Thursday, September 23, 2010

Aftermarket Theories in Competition Law and an Empirical Analysis of Regulation on Motor Vehicles

Posted by D. Daniel Sokol

Sahin Ardiyok, Bilgi University Law School offers Aftermarket Theories in Competition Law and an Empirical Analysis of Regulation on Motor Vehicles.

ABSTRACT: One of the major assumptions of the perfectly competitive market is the availability of complete information for both buyer and seller. Until 1990’s, after Nobel laureate economist Stigler’s research on information asymmetry in cartels, market failures caused by a failure of the aforementioned assumption to hold was rarely discussed in the practice of competition law. US Supreme Court’s decision in the Kodak Case put the information asymmetry on the agenda again. The adoption of such a decision coincided in a period when courts, policymakers and members of the Chicago School, including Stigler, were convinced regarding the proper functioning of the market mechanism. According to some authors, the Kodak Case points out the need for a more detailed review of the market – that is theoretically supposed to operate properly. This case is considered the beginning of the Post-Chicago School era.

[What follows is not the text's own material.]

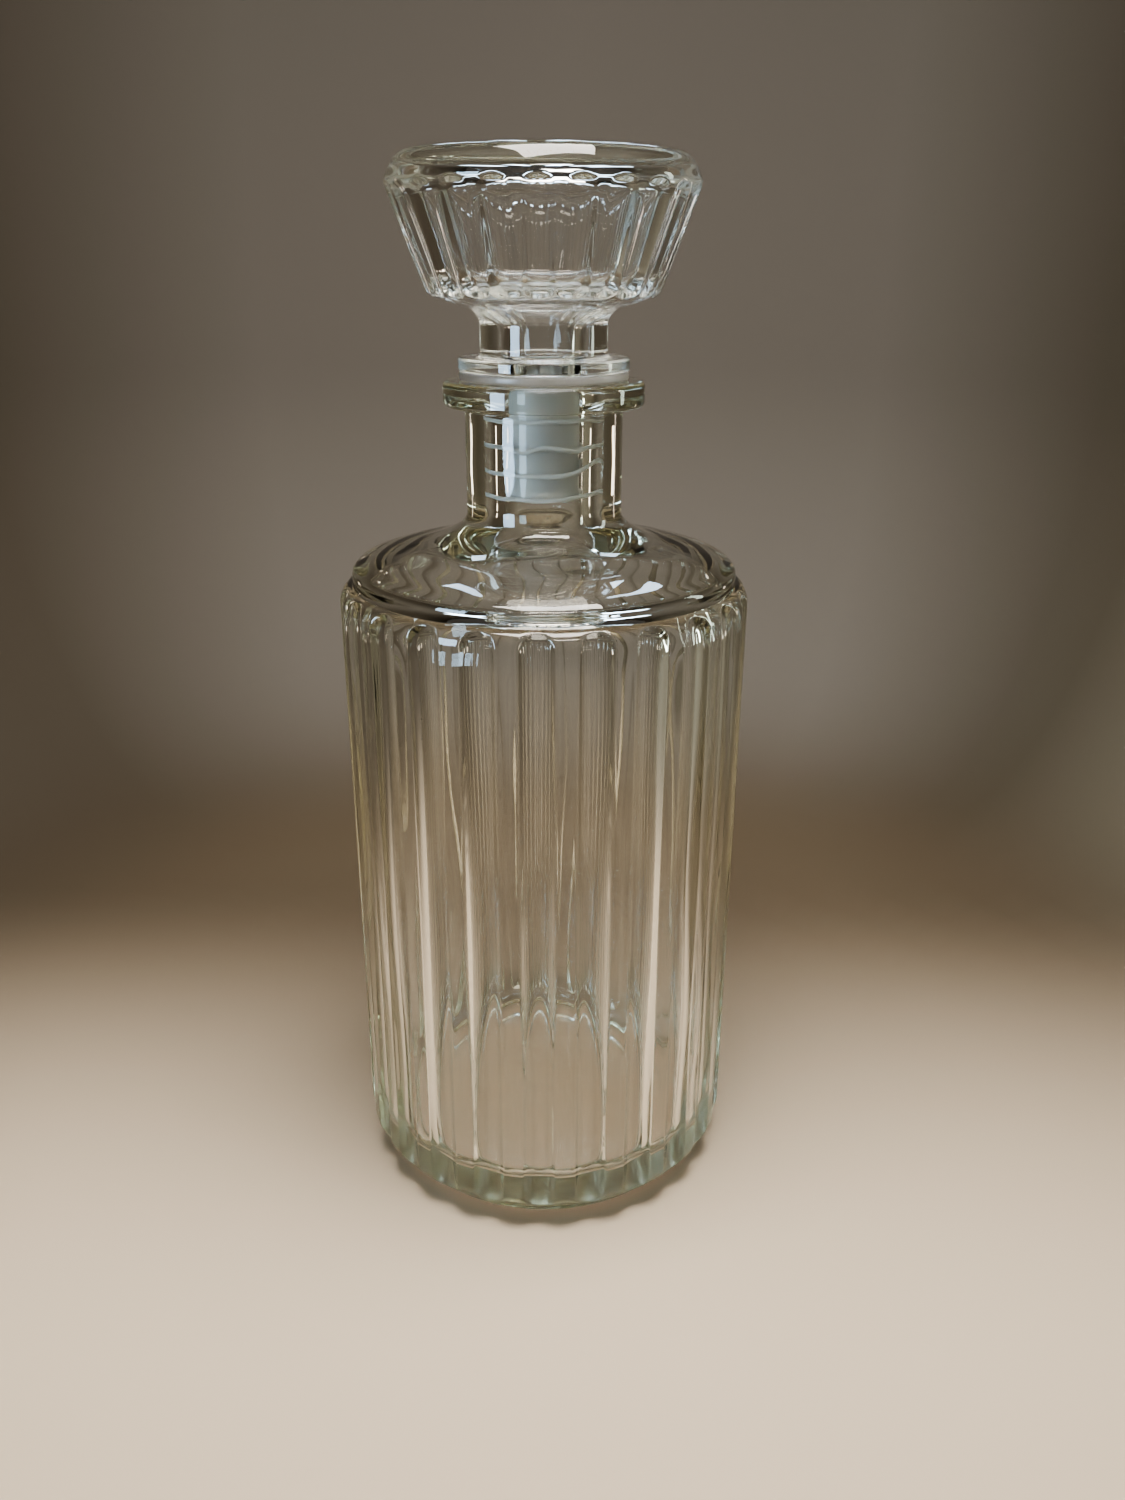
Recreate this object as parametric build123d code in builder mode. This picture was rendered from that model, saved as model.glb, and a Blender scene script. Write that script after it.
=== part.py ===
from build123d import *
from math import cos, radians, sin
import os

# Ribbed glass decanter with a hollow glass stopper and a plastic seal.
# Millimetres, +Z up, origin at the centre of the foot, front towards -Y.

# ---- driving dimensions ------------------------------------------------
flutes = 24                 # concave flutes round the body and the stopper
rib_r = 48.0                # radius over the rib crests
scoop_r = 5.0               # radius of each flute's concave scoop
scoop_axis_r = 51.0         # scoop centre, which leaves the flute floor at r 46
rib_edge = 0.9              # rounding of the rib edges

foot_r = 41.0               # outside radius of the smooth foot
foot_flat = (36.0, 39.4)    # flat ring that the decanter stands on
foot_top = 3.2              # top of the smooth foot
punt = 2.2                  # height of the shallow hollow under the base

heel_z, heel_a, heel_b = 11.5, 4.5, 6.0          # rib ends at the bottom
crown_z, crown_a, crown_b = 149.0, 3.3, 4.6     # rib ends at the top
band_r = 44.8               # smooth band above the ribs
band_top = 156.2            # where the shoulder starts to turn in

neck_r = 17.8               # outside of the neck
neck_low, neck_high = 169.6, 191.9
lip_r = 22.6                # outside of the lip
lip_low, lip_top = 193.1, 198.5
bore_r = 8.9                # bore of the neck

inside_r = 43.3             # inside radius of the body
floor_z = 12.0              # inside floor
floor_round = 6.5           # rounding between floor and wall

seal_gap = 0.05             # running clearance between the three pieces
seal_flange_r = 18.9
seal_flange_low, seal_flange_top = lip_top + seal_gap, 200.5
seal_end = 173.0            # lower end of the sleeve
sleeve_in, sleeve_out = 7.05, 7.95
fin_r = bore_r - seal_gap
fin_zs = (190.4, 184.6, 178.8, 173.45)

peg_r = sleeve_in - seal_gap
peg_in = 4.4
peg_end = 174.5
stop_flange_r = 19.1
stop_flange_low, stop_flange_top = seal_flange_top + seal_gap, 203.4
stem_r, stem_in = 14.1, 6.7
knob_low = (26.3, 218.6)    # lower end of the knob's flare
knob_high = (33.5, 240.3)   # upper end of the knob's flare
knob_top = 243.9
knob_ceiling = 239.3        # inside of the closed top
facet_depth = 0.75          # depth of the knob's scoops

turn = 360.0 / flutes


# ---- decanter body -----------------------------------------------------
with BuildPart() as decanter_body:
    # fluted prism: a disc less 24 scoops, with rounded rib edges
    with BuildSketch(Plane.XY.offset(foot_top + 0.6)) as fluted:
        Circle(rib_r)
        with PolarLocations(scoop_axis_r, flutes, start_angle=-90):
            Circle(scoop_r, mode=Mode.SUBTRACT)
        fillet(fluted.vertices().filter_by(
            lambda v: Vector(v.X, v.Y).length > rib_r - 0.5), rib_edge)
    extrude(amount=crown_z + crown_b + 1.0 - foot_top)
    # rib ends: keep only what lies inside the rounded envelope
    with BuildSketch(Plane.XZ) as envelope:
        with BuildLine():
            EllipticalCenterArc((rib_r - heel_a, heel_z), heel_a, heel_b,
                                start_angle=270, arc_size=90)
            EllipticalCenterArc((rib_r - crown_a, crown_z), crown_a, crown_b,
                                start_angle=0, arc_size=90)
            Line((rib_r, heel_z), (rib_r, crown_z))
            Polyline((rib_r - crown_a, crown_z + crown_b),
                     (0, crown_z + crown_b), (0, heel_z - heel_b),
                     (rib_r - heel_a, heel_z - heel_b))
        make_face()
    revolve(axis=Axis.Z, mode=Mode.INTERSECT)
    # smooth core: foot, band, shoulder, neck and lip
    with BuildSketch(Plane.XZ) as core:
        with BuildLine():
            ThreePointArc((0, punt), (19.0, punt * 0.70), (33.6, 0.5))
            Line((33.6, 0.5), (foot_flat[0], 0))
            Line((foot_flat[0], 0), (foot_flat[1], 0))
            ThreePointArc((foot_flat[1], 0), (foot_flat[1] + 1.13, 0.47),
                          (foot_r, 1.6))
            Line((foot_r, 1.6), (foot_r, foot_top))
            ThreePointArc((foot_r, foot_top), (foot_r + 0.5, foot_top + 1.1),
                          (foot_r + 1.6, foot_top + 1.8))
            Polyline((foot_r + 1.6, foot_top + 1.8), (rib_r - heel_a, heel_z - heel_b),
                     (band_r - 0.6, heel_z - heel_b + 1.0),
                     (band_r, heel_z - heel_b + 2.7), (band_r, band_top))
            Spline((band_r, band_top), (43.7, 157.9), (41.0, 159.2), (36.0, 160.7),
                   (30.0, 162.1), (24.0, 164.0), (20.3, 166.0), (18.5, 167.6),
                   (neck_r, neck_low), tangents=((0, 1), (0, 1)))
            Line((neck_r, neck_low), (neck_r, neck_high))
            ThreePointArc((neck_r, neck_high), (neck_r + 0.35, neck_high + 0.85),
                          (neck_r + 1.2, lip_low))
            Line((neck_r + 1.2, lip_low), (lip_r - 0.9, lip_low))
            ThreePointArc((lip_r - 0.9, lip_low), (lip_r - 0.264, lip_low + 0.264),
                          (lip_r, lip_low + 0.9))
            Line((lip_r, lip_low + 0.9), (lip_r, lip_top - 1.3))
            ThreePointArc((lip_r, lip_top - 1.3), (lip_r - 0.381, lip_top - 0.381),
                          (lip_r - 1.3, lip_top))
            Polyline((lip_r - 1.3, lip_top), (0, lip_top), (0, punt))
        make_face()
    revolve(axis=Axis.Z)
    # inside: rounded floor, straight wall, inner shoulder and neck bore
    with BuildSketch(Plane.XZ) as inside:
        with BuildLine():
            Spline((0, floor_z + 1.2), (18.0, floor_z + 0.85),
                   (inside_r - floor_round, floor_z), tangents=((1, 0), (1, 0)))
            ThreePointArc((inside_r - floor_round, floor_z),
                          (inside_r - floor_round * (1 - sin(radians(45))),
                           floor_z + floor_round * (1 - cos(radians(45)))),
                          (inside_r, floor_z + floor_round))
            Line((inside_r, floor_z + floor_round), (inside_r, 143.5))
            Spline((inside_r, 143.5), (42.2, 149.6), (39.0, 153.5), (33.0, 156.5),
                   (26.0, 158.6), (18.0, 160.8), (12.6, 163.2), (9.7, 166.5),
                   (bore_r, 170.3), tangents=((0, 1), (0, 1)))
            Line((bore_r, 170.3), (bore_r, lip_top - 1.3))
            ThreePointArc((bore_r, lip_top - 1.3), (bore_r + 0.381, lip_top - 0.381),
                          (bore_r + 1.3, lip_top))
            Polyline((bore_r + 1.3, lip_top), (bore_r + 1.3, lip_top + 2),
                     (0, lip_top + 2), (0, floor_z + 1.2))
        make_face()
    revolve(axis=Axis.Z, mode=Mode.SUBTRACT)

decanter_body.part.label = "decanter_body"


# ---- one scoop of the stopper's knob -----------------------------------
# A tapered round-nosed scoop that follows the flare and ends under the rim.
flare = Vector(knob_high[0] - knob_low[0], 0, knob_high[1] - knob_low[1]).normalized()
out = Vector(flare.Z, 0, -flare.X)
scoop_low_r, scoop_high_r = 6.4, 8.6
scoop_start = Vector(knob_low[0], 0, knob_low[1]) - flare * 6.0 \
    + out * (scoop_low_r * 0.93 - facet_depth)
scoop_stop = Vector(knob_high[0], 0, knob_high[1]) - flare * 5.6 \
    + out * (scoop_high_r - facet_depth)

with BuildPart() as scoop:
    with BuildSketch(Plane(origin=scoop_start, z_dir=(scoop_stop - scoop_start))):
        Circle(scoop_low_r)
    with BuildSketch(Plane(origin=scoop_stop, z_dir=(scoop_stop - scoop_start))):
        Circle(scoop_high_r)
    loft()
    with Locations(scoop_stop):
        Sphere(scoop_high_r)


# ---- glass stopper -----------------------------------------------------
with BuildPart() as glass_stopper:
    with BuildSketch(Plane.XZ) as outside:
        with BuildLine():
            Polyline((0, peg_end), (peg_r - 0.9, peg_end))
            ThreePointArc((peg_r - 0.9, peg_end), (peg_r - 0.264, peg_end + 0.264),
                          (peg_r, peg_end + 0.9))
            Polyline((peg_r, peg_end + 0.9), (peg_r, stop_flange_low),
                     (stop_flange_r - 0.6, stop_flange_low))
            ThreePointArc((stop_flange_r - 0.6, stop_flange_low),
                          (stop_flange_r - 0.176, stop_flange_low + 0.176),
                          (stop_flange_r, stop_flange_low + 0.6))
            Line((stop_flange_r, stop_flange_low + 0.6),
                 (stop_flange_r, stop_flange_top - 0.7))
            ThreePointArc((stop_flange_r, stop_flange_top - 0.7),
                          (stop_flange_r - 0.205, stop_flange_top - 0.205),
                          (stop_flange_r - 0.7, stop_flange_top))
            Line((stop_flange_r - 0.7, stop_flange_top), (stem_r + 1.0, stop_flange_top))
            ThreePointArc((stem_r + 1.0, stop_flange_top),
                          (stem_r + 0.293, stop_flange_top + 0.293),
                          (stem_r, stop_flange_top + 1.0))
            Line((stem_r, stop_flange_top + 1.0), (stem_r, 210.0))
            Spline((stem_r, 210.0), (15.2, 212.6), (18.4, 214.1), (22.4, 215.2),
                   (25.1, 216.5), knob_low,
                   tangents=((0, 1), (flare.X, flare.Z)))
            Line(knob_low, knob_high)
            Spline(knob_high, (33.45, 242.2), (32.2, 243.5), (30.0, knob_top),
                   tangents=((flare.X, flare.Z), (-1, 0)))
            Polyline((30.0, knob_top), (0, knob_top), (0, peg_end))
        make_face()
    revolve(axis=Axis.Z)
    with PolarLocations(0, flutes, start_angle=-90):
        add(scoop.part, mode=Mode.SUBTRACT)
    with BuildSketch(Plane.XZ) as hollow:
        with BuildLine():
            Polyline((0, peg_end - 1), (peg_in, peg_end - 1), (peg_in, 198.0))
            Spline((peg_in, 198.0), (5.4, 201.0), (stem_in, 204.6),
                   tangents=((0, 1), (0, 1)))
            Line((stem_in, 204.6), (stem_in, 209.6))
            Spline((stem_in, 209.6), (9.2, 213.9), (14.6, 216.9), (20.0, 219.0),
                   (22.6, 222.0), tangents=((0, 1), (flare.X, flare.Z)))
            Line((22.6, 222.0), (22.6 + 14.0 * flare.X / flare.Z, 236.0))
            Spline((22.6 + 14.0 * flare.X / flare.Z, 236.0), (26.4, 238.6),
                   (23.0, knob_ceiling), tangents=((flare.X, flare.Z), (-1, 0)))
            Polyline((23.0, knob_ceiling), (0, knob_ceiling), (0, peg_end - 1))
        make_face()
    revolve(axis=Axis.Z, mode=Mode.SUBTRACT)

glass_stopper.part.label = "glass_stopper"


# ---- plastic seal ------------------------------------------------------
with BuildPart() as stopper_seal:
    with BuildSketch(Plane.XZ) as sleeve:
        with BuildLine():
            Polyline((sleeve_in, seal_end), (sleeve_out, seal_end),
                     (sleeve_out, seal_flange_low), (seal_flange_r - 0.4, seal_flange_low),
                     (seal_flange_r, seal_flange_low + 0.4),
                     (seal_flange_r, seal_flange_top - 0.4),
                     (seal_flange_r - 0.4, seal_flange_top),
                     (sleeve_in, seal_flange_top), (sleeve_in, seal_end))
        make_face()
        for z in fin_zs:
            with BuildLine():
                Polyline((sleeve_out - 0.3, z - 0.45), (fin_r, z - 0.1), (fin_r, z + 0.25),
                         (sleeve_out - 0.3, z + 0.45), (sleeve_out - 0.3, z - 0.45))
            make_face()
    revolve(axis=Axis.Z)

stopper_seal.part.label = "stopper_seal"


# ---- export ------------------------------------------------------------
os.makedirs("parts", exist_ok=True)
export_step(decanter_body.part, "parts/decanter_body.step")
export_step(glass_stopper.part, "parts/glass_stopper.step")
export_step(stopper_seal.part, "parts/stopper_seal.step")
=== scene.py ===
import math

import bmesh
import bpy
import numpy as np
from mathutils import Matrix, Vector


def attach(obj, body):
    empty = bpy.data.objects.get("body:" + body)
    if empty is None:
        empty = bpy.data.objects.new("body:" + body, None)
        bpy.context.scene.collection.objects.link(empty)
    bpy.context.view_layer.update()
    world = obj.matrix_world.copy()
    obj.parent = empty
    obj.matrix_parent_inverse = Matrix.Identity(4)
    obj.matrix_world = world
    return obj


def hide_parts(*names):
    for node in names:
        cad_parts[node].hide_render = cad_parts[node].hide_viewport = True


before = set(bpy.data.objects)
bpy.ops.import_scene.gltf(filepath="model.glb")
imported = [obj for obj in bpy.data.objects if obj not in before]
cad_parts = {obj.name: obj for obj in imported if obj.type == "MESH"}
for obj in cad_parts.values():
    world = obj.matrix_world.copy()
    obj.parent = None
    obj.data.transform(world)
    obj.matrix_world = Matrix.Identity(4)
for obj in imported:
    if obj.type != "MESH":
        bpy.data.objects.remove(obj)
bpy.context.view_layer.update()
scene = bpy.context.scene

# ------------------------------------------------------------------------
# The ribbed glass decanter. Lengths below are in millimetres and are turned
# into metres when a mesh is made; +Z up, front towards -Y.
# ------------------------------------------------------------------------
FLUTES = 24
RIB_R, SCOOP_R, SCOOP_AXIS = 48.0, 5.0, 51.0
HEEL_Z, HEEL_A, HEEL_B = 11.5, 4.5, 6.0
CROWN_Z, CROWN_A, CROWN_B = 149.0, 3.3, 4.6
BAND_R = 44.8
LIP_R, LIP_TOP = 22.6, 198.5
BORE_R, NECK_R = 8.9, 17.8
INSIDE_R = 43.3
FIN_Z = (190.4, 184.6, 178.8, 173.45)
FIN_R = 8.96        # pressed lightly against the bore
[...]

After the Kodak Decision, emanating and transferring information have become extremely easy due to flourished information technologies. Internet has enhanced the worldwide quantity and depth of information accessibility. This development makes accurate information more difficult to obtain and analyze.

In Kodak Case, the problem of information asymmetry was thoroughly discussed in a market with durable goods. The focus was on the after-sale costs of durable goods with respect to competition law. It appeared that in the analysis of after sale activities, we may categorize the market as either with “system theory” or with “market power in after sale market theory”. System theory implies that users of durable goods take into account both the sale price and the possible costs which would be due after the sale. In markets where latter theory is the case, we may expect that the firm can infringe competition rules depending on its market power in after sale products and services.

In our study, we have aimed to design a framework that may help to find which theory is applicable for which types of markets. In this way, we have explored six criteria to be available for this analysis. Unexpected pricing experienced by current customer base, switching costs, potential purchasers in the sales market and reputation, asymmetric information problem, agreements in after-sale markets, and oligopolistic structure of sales market found to be significant parameters to be used in the analysis. In addition we have identified three main defenses, namely intellectual property rights, quality control and protection of brand reputation, price discrimination, for firms having market power based on these six parameters.

After establishing theoretical foundations of our argumentation, we have tried to test it by an empirical study depending on a survey since we believe that general and literal judgments lacking econometrical evidences may lead competition authorities or courts to make Type I error. In this vein, we have planned to take one of six parameters (asymmetric information problem) and test it with real life application.

For this study, we decided to focus on the motor vehicle industry which has a big share in our durable goods expenditure. We handled Turkish Competition Authority’s (TCA) block exemption Regulation on motor vehicles which is a carbon copy of its EU counterpart. As this regulation applies power in the after sale market theory, the purpose of our empirical study was to show whether this normative choice is appropriate or not, at least in term of information asymmetry. And it seems that, our conclusion taken from the outcomes of survey supports this normative choice.